The approval by the Union Cabinet in July 2020 of India’s new National Education Policy 2020 (NEP 2020) has filled me with hope for India’s youth. The NEP 2020 aims to create an education system that is more student-centric, giving flexibility to students to pursue their passion while at the same time enhancing their skills. If implemented properly, this policy will ultimately enable our youth to become more employable.

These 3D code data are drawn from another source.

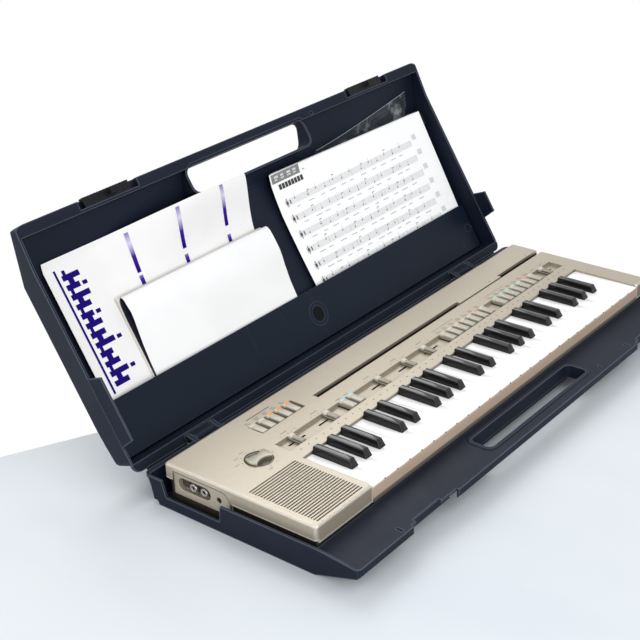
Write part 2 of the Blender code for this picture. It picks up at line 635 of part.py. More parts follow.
def make_lower_case():
    """Bottom housing: a tray inside the top's skirts, with the key slip, the stop rail and the pivot rail."""
    left = BODY_LEFT + LOWER_INSET
    right = BODY_RIGHT - LOWER_INSET
    front = BODY_FRONT + LOWER_INSET
    rear = BODY_REAR - LOWER_INSET
    top = SEAM_Z + LOWER_NEST
    mesh = bmesh.new()
    upright(mesh, round_rect(left, front, right, rear, 3.0 * mm, 3), BODY_BOTTOM, top)
    case = add_object("lower_case", mesh, FINISHES["slip"])

    mesh = bmesh.new()
    box(mesh, (left + SHELL, front + SHELL, BODY_BOTTOM + SHELL), (right - SHELL, rear - SHELL, top + SHELL))
    combine(case, add_cutter("lower_case_inside", mesh), "DIFFERENCE")

    mesh = bmesh.new()
    wall_top = BODY_TOP - FRONT_SKIRT - GAP
    cheek_wall = SHELL + KEY_SIDE_ROOM + 2 * RUNNING
    box(mesh, (KEYS_LEFT - cheek_wall, front - SHELL, wall_top),
        (KEYS_RIGHT + cheek_wall, front + 2 * SHELL, top + SHELL))
    room = 0.5 * mm
    box(mesh, (left - SHELL, BODY_FRONT + JACK_FRONT - room, BODY_TOP - JACK_DROP - room),
        (BODY_LEFT + JACK_BLOCK + room, BODY_FRONT + JACK_REAR + room, top + SHELL))
    slot_front = BODY_FRONT + SLOT_FRONT - FLOOR - room
    box(mesh, (right - 2 * SHELL, slot_front, BODY_TOP - SLOT_DEPTH - FLOOR - room),
        (right + SHELL, slot_front + SLOT_WIDTH + 2 * (FLOOR + room), top + SHELL))
    combine(case, add_cutter("lower_case_cuts", mesh), "DIFFERENCE")

    mesh = bmesh.new()
    lip = BODY_FRONT - LIP_PROUD
    lip_top = BODY_TOP - LIP_TOP_DROP
    lip_bottom = BODY_TOP - LIP_BOTTOM_DROP
    slip = BODY_FRONT + SLIP_FACE
    slip_top = BODY_TOP - SLIP_DROP
    outline = [
        (front + 1.0 * mm, lip_bottom), (lip, lip_bottom), (lip, lip_top - 0.4 * mm),
        (slip, lip_top), (slip, slip_top - 0.4 * mm), (slip + 0.4 * mm, slip_top),
        (slip + SLIP_THICK, slip_top), (slip + SLIP_THICK, wall_top - 0.4 * mm),
        (front + 1.0 * mm, wall_top - 0.4 * mm),
    ]
    along_x(mesh, outline, KEYS_LEFT, KEYS_RIGHT)
    floor_z = BODY_BOTTOM + SHELL - 0.5 * mm
    rail = [(PIVOT_Y + PIVOT_RADIUS, floor_z)] + arc((PIVOT_Y, PIVOT_Z), PIVOT_RADIUS, 0, 180, 8)
    rail += [(PIVOT_Y - PIVOT_RADIUS, floor_z)]
    along_x(mesh, rail, KEYS_LEFT + GAP, KEYS_RIGHT - GAP)
    stop_front = KEY_FRONT + 6.5 * mm
    dip = (PIVOT_Y - stop_front) * math.sin(math.radians(KEY_DIP_DEG))
    box(mesh, (KEYS_LEFT + GAP, stop_front, floor_z),
        (KEYS_RIGHT - GAP, stop_front + 6.0 * mm, KEY_BOTTOM - dip - GAP))
    combine(case, add_cutter("slip_and_rails", mesh), "UNION")


def make_slider(name, middle):
    """A cap across the strip, with a stem through the slot in its floor."""
    bottom = STRIP_FLOOR + GAP
    half = SLIDER_CAP / 2
    low = (middle - half, STRIP_Y + GAP, bottom)
    mesh = bmesh.new()
    box(mesh, low, (middle + half, STRIP_Y + STRIP_WIDTH - GAP, BODY_TOP + SLIDER_RISE))
    soften(mesh, edges_at(mesh, lambda p: p.z > BODY_TOP), 0.9 * mm)
    origin = (middle, SLOT_Y, bottom)
    cap = add_object(name, mesh, FINISHES["control"], origin)
    mesh = bmesh.new()
    width = SLIDER_SLOT / 2 - GAP
    box(mesh, (middle - SLIDER_STEM / 2, SLOT_Y - width, STRIP_FLOOR - FLOOR - 3 * mm),
        (middle + SLIDER_STEM / 2, SLOT_Y + width, bottom + 0.5 * mm))
    combine(cap, add_cutter(name + "_stem", mesh), "UNION")


def grip_outline(radius):
    """The knob's grip seen from above: round ends on the rim, waisted between two finger hollows."""
    points = []
    end = math.radians(KNOB_GRIP_END_DEG)
    end_x, end_y = radius * math.cos(end), radius * math.sin(end)
    steps = 6
    for side in (1, -1):
        flip = 0 if side == 1 else 180
        points += arc((0, 0), radius, flip - KNOB_GRIP_END_DEG, flip + KNOB_GRIP_END_DEG, steps)
        for i in range(1, 2 * steps):
            share = 1 - i / steps
            width = KNOB_WAIST / 2 + (end_y - KNOB_WAIST / 2) * share ** 2
            points.append((side * share * end_x, side * width))
    return points


def make_knob():
    """Round selector with a grip bar across it, sunk in its well."""
    centre = (BODY_LEFT + KNOB_X, BODY_FRONT + KNOB_Y)
    bottom = BODY_TOP - KNOB_WELL + GAP
    rim = BODY_TOP - 0.9 * mm
    end = BODY_TOP - KNOB_WELL - FLOOR - 3 * mm
    mesh = bmesh.new()
    edge = KNOB_RADIUS
    turned(mesh, [(0, end), (KNOB_STEM, end), (KNOB_STEM, bottom), (edge, bottom), (edge, rim - 0.5 * mm),
                  (edge - 0.5 * mm, rim), (edge - 1.6 * mm, rim), (edge - 2.4 * mm, rim - 1.0 * mm),
                  (0, rim - 1.0 * mm)], centre)
    origin = (*centre, bottom)
    knob = add_object("selector_knob", mesh, FINISHES["control"], origin)
    mesh = bmesh.new()
    outline = grip_outline(KNOB_RADIUS - 0.4 * mm)
    turn = Matrix.Rotation(math.radians(KNOB_TURN_DEG), 4, "Z")
    rings = []
    grip_top = BODY_TOP + KNOB_RISE
    for z, shrink in ((bottom + 0.6 * mm, 1.0), (grip_top - 0.8 * mm, 0.97), (grip_top, 0.9)):
        points = [turn @ Vector((x * (0.5 + shrink / 2), y * shrink, 0)) for x, y in outline]
        rings.append([(centre[0] + p.x, centre[1] + p.y, z) for p in points])
    loft(mesh, rings)
    combine(knob, add_cutter("selector_grip", mesh), "UNION")


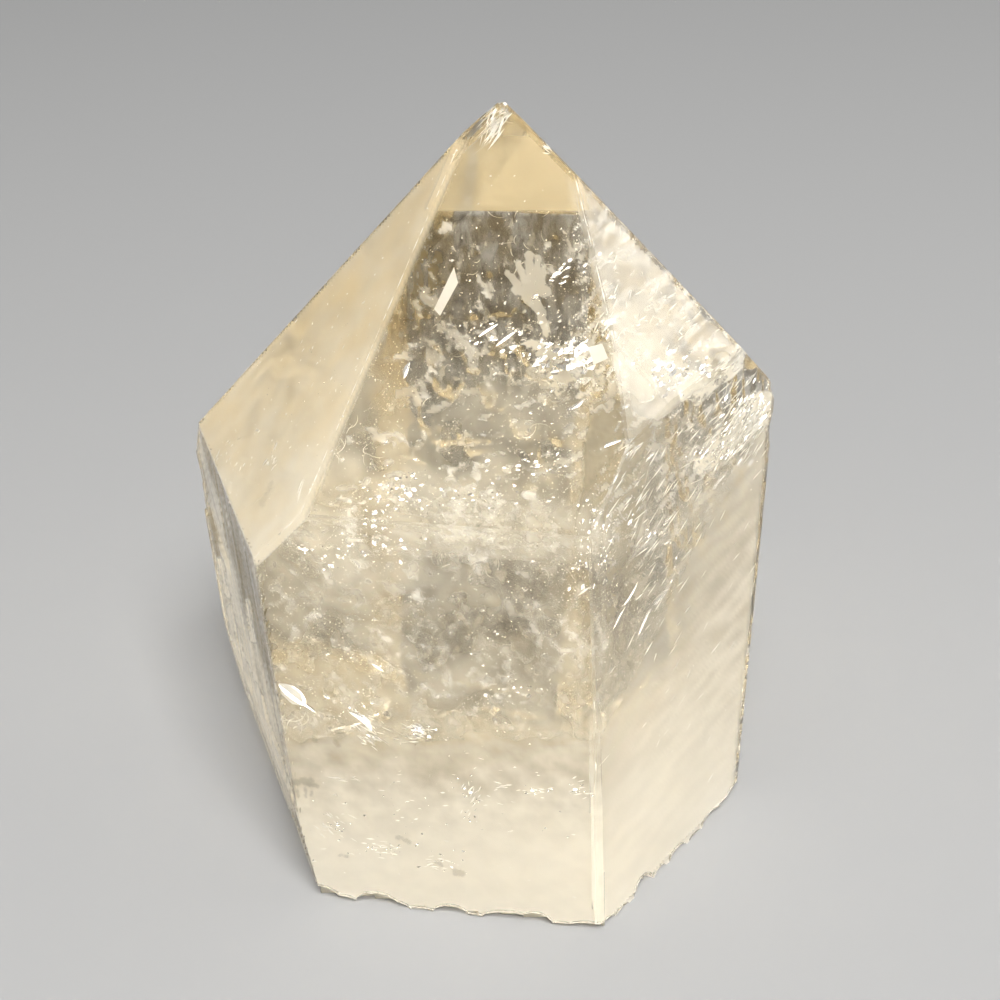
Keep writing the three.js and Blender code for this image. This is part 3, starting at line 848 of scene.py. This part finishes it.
# Clouds of tiny bubbles: face, span, depth, how many, their size (mm), the share of them kept
# over the span, and the billows they gather in (cell across, along in mm; turn in degrees).
DUST = {
    "dust_behind_front": [
        behind("front", (240, 500, 610, 880), (2.5, 20), count=34000, size=(0.04, 0.13),
               share=lambda s, t: 0.3 + 0.5 * smooth(s, 0.8, 0.1), billow=(4, 3, 20)),
    ],
    "dust_behind_slopes": [
        behind("frontSlope", (300, 230, 635, 545), (5, 22), count=26000, size=(0.04, 0.13),
               share=lambda s, t: 0.1 + 0.6 * smooth(t, 0.1, 0.8), billow=(4, 2.5, -15)),
        behind("rightSlope", (580, 190, 775, 415), (1.5, 6), count=7000, size=(0.07, 0.18),
               share=lambda s, t: 0.3 + 0.5 * t, billow=(2, 6, 42)),
    ],
    "dust_behind_right": [
        behind("right", (595, 400, 785, 880), (2, 14), count=24000, size=(0.04, 0.13),
               share=lambda s, t: 0.5 + 0.4 * smooth(s + t, 0.5, 1.2), billow=(2, 6, 38)),
    ],
}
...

Since its launch, the new policy has been met with some criticism, despite it being hard to argue that the approach to education in India, which had been stagnant since 1986 (over 34 years!), needed a serious overhaul. However, I believe that this policy will open new doors for our youth. Not simply because it introduces an approach that is new, but because it introduces an approach that has already proven to be quite successful in other countries. I experienced it first-hand at  Ecole hôtelière de Lausanne (EHL)  in Switzerland, the world leading hospitality management university, where their dual education approach (combining practical and theoretical learning) results in very high youth employment rates. A quick note to those who might hold the opinion that what works in other countries does/may not work in India – agreed, however we are not talking about verbatim application of a potential solution here; we must learn from others and contextualize for local application as long as the contextualization does not lead us to create nothing beyond a repackaging of what we have been applying for the last several decades and which clearly is not producing the desired outcomes.